▶ **Goal of the exercise**: From the listing below, pull out every line where the string "materials" appears.

##### Data provided #####

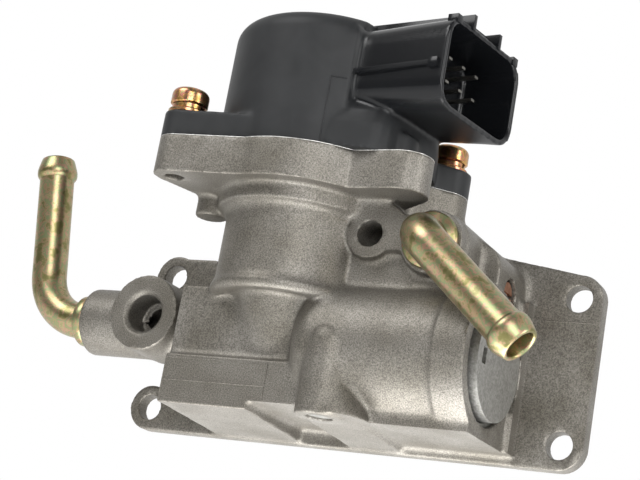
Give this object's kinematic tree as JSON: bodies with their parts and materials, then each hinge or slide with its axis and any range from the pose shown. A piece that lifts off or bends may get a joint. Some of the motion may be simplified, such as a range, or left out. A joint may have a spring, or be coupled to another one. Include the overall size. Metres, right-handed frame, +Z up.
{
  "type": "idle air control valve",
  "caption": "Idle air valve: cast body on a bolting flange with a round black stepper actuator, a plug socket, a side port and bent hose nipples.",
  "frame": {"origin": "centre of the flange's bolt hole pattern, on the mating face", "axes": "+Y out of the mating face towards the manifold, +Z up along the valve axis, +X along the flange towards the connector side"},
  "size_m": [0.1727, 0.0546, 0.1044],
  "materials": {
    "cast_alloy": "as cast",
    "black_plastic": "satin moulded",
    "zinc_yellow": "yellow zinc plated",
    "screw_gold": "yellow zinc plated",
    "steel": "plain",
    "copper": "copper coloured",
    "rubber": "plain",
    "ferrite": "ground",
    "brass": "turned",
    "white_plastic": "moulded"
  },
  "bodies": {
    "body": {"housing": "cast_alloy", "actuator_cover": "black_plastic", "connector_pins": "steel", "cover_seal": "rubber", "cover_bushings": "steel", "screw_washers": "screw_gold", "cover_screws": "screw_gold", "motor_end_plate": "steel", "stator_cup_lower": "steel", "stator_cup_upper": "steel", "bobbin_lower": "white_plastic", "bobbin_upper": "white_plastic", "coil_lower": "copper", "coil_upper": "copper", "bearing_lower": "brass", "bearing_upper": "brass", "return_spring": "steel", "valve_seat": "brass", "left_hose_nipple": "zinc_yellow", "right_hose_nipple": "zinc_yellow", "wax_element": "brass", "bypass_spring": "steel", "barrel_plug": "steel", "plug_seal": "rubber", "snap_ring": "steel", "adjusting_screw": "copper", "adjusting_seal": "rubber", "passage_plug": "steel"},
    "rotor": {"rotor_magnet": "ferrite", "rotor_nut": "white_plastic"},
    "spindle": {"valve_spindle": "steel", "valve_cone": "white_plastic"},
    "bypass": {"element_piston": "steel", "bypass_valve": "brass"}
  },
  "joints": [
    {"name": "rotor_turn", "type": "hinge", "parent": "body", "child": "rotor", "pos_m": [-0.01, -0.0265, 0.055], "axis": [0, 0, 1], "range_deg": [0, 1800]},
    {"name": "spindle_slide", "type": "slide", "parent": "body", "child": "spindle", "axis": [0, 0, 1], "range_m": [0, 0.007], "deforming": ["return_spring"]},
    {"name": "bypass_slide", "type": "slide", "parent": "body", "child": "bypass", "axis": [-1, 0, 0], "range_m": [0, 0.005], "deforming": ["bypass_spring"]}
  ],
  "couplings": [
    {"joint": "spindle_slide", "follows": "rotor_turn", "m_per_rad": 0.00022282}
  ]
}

#####

▶ **Response below**:
Give this object's kinematic tree as JSON: bodies with their parts and materials, then each hinge or slide with its axis and any range from the pose shown. A piece that lifts off or bends may get a joint. Some of the motion may be simplified, such as a range, or left out. A joint may have a spring, or be coupled to another one. Include the overall size. Metres, right-handed frame, +Z up.
  "materials": {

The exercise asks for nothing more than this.